Se malinterpreta a Van Hove cuando en la entrevista del programa de mano proclama que su dirección de escena versa sobre la “fuerza de la devoradora de la pasión”. La mayoría se verá tentada de leer en estas palabras la idea de un ritual amatorio cercano a la Mantis Religiosa cuando el director quizá dirige su mirada hacia las fuerzas destructivas que cercenan la libertad de un hombre alejado de las convenciones de la sociedad. La elegía de un anti-héroe cantado por Woody Gultrie. Es posible que haya visto en Gino-Frank el reflejo romántico de un vagabundo por destino y elección, un drifter, uno de esos hobos que surcaban Estados Unidos durante la Depresión subidos a los trenes de mercancías con su propio código ético. Un personaje sacado de On the Road de Kerouac. Neal Cassady como lejana inspiración, aunque para un espectador habituado al teatro catalán también se imponga la sombra de un Manelic con menos inocencia, pero con la misma conexión directa y atávica con la naturaleza. Qué otra cosa pensar ante la potente imagen que crea Van Hove cuando en el austero escenario levanta de la nada un horizonte de mar embravecido con Gino enfrentado a las fuerzas de la naturaleza como una mancha de David Friedrich. Aquí sí que se siente el éxtasis. El mismo que la sala ha echado de menos cuando el sexo domina la escena.

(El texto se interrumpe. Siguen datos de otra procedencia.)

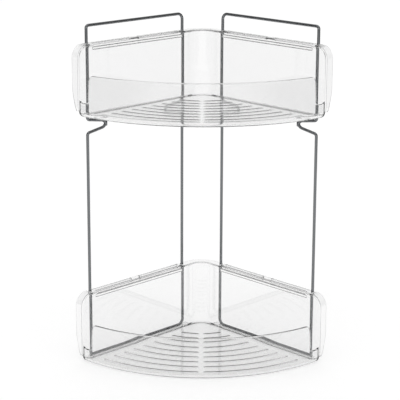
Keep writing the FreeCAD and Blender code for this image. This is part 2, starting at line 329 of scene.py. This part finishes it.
def wall_path():
    """Right half of the wall's edge line, from the top of the nose forwards along the rim, down
    the front and back along the foot: a quarter of the nose's circle, then straight runs joined by
    quarter circles.  Rows of: edge point, inward direction, outward normal, point on the wall's
    middle line, and s and z of the row.  Rows stand closer where the section changes."""
    phi = np.radians(np.linspace(0, 45, 12))[:-1]
    nose_out = np.stack([np.sin(phi), np.cos(phi), 0 * phi], axis=1)
    steps = np.array(THUMB_GAP + LIP_SPAN)[:, None] + np.array([-STEP_HALF, STEP_HALF])
    steps = steps.ravel()
    run = np.unique(np.concatenate([[NOSE_TANGENT, NOSE_TANGENT + 1.5, MIDDLE_END],
                                    np.arange(30, MIDDLE_END, 8.0), steps[steps < MIDDLE_END]]))
    top_run = np.concatenate([run, steps[steps > MIDDLE_END], [SIDE_END - RIM_CORNER]])
    foot_run = np.concatenate([run, [172.0, 180.0, SIDE_END - FOOT_CORNER]])
    beta = np.linspace(np.pi / 2, 0, 12)[1:]
    rim = np.stack([SIDE_END - RIM_CORNER + RIM_CORNER * np.cos(beta),
                    TRAY_HEIGHT - RIM_CORNER + RIM_CORNER * np.sin(beta)], axis=1)
    front_z = np.array([45.0, 36.0, 30.0, 25.0, 21.0, 17.5, 14.5])
    foot = np.stack([SIDE_END - FOOT_CORNER + FOOT_CORNER * np.cos(beta[::-1]),
                     FOOT_CORNER - FOOT_CORNER * np.sin(beta[::-1])], axis=1)
    edge = np.concatenate([
        np.stack([top_run, 0 * top_run + TRAY_HEIGHT], axis=1), rim,
        np.stack([0 * front_z + SIDE_END, front_z], axis=1), foot,
        np.stack([foot_run[::-1], 0 * foot_run], axis=1)])
    inward = np.concatenate([
        np.tile([0.0, -1.0], (len(top_run), 1)), -np.stack([np.cos(beta), np.sin(beta)], axis=1),
        np.tile([-1.0, 0.0], (len(front_z), 1)),
        np.stack([-np.cos(beta[::-1]), np.sin(beta[::-1])], axis=1),
        np.tile([0.0, 1.0], (len(foot_run), 1))])
    s, z = edge[:, 0], edge[:, 1]
    panel = {
        "edge": from_side(s, WALL_OUTER, z), "inward": from_side(inward[:, 0], 0, inward[:, 1]),
        "out": np.tile(from_side(0, 1, 0), (len(s), 1)), "s": s, "z": z,
        "middle": from_side(np.minimum(s, MIDDLE_END), WALL_OUTER, TRAY_HEIGHT / 2)}
    centre = np.array([0, NOSE_Y, 0])
    rows = []
    for level, down, order in ((TRAY_HEIGHT, -1.0, slice(None)),
                               (0.0, 1.0, slice(None, None, -1))):
        out = nose_out[order]
        rows.append({
            "edge": centre + NOSE_RADIUS * out + [0, 0, level],
            "inward": np.tile([0, 0, down], (len(out), 1)), "out": out,
            "middle": centre + NOSE_RADIUS * out + [0, 0, TRAY_HEIGHT / 2],
            "s": np.zeros(len(out)), "z": np.full(len(out), level)})
    return {key: np.concatenate([rows[0][key], panel[key], rows[1][key]]) for key in panel}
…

No es un problema de falta de química entre Halina Reijn (maravillosa actriz de la tropa del Toneelgroep) y Jude Law (correcto oponente). Es una simple cuestión de acento, de electrizar más con el obsesivo cálculo de una mujer que pretende prosperar casado con el hombre que quiere -aunque tenga que pasar por el asesinato- que por su conexión física.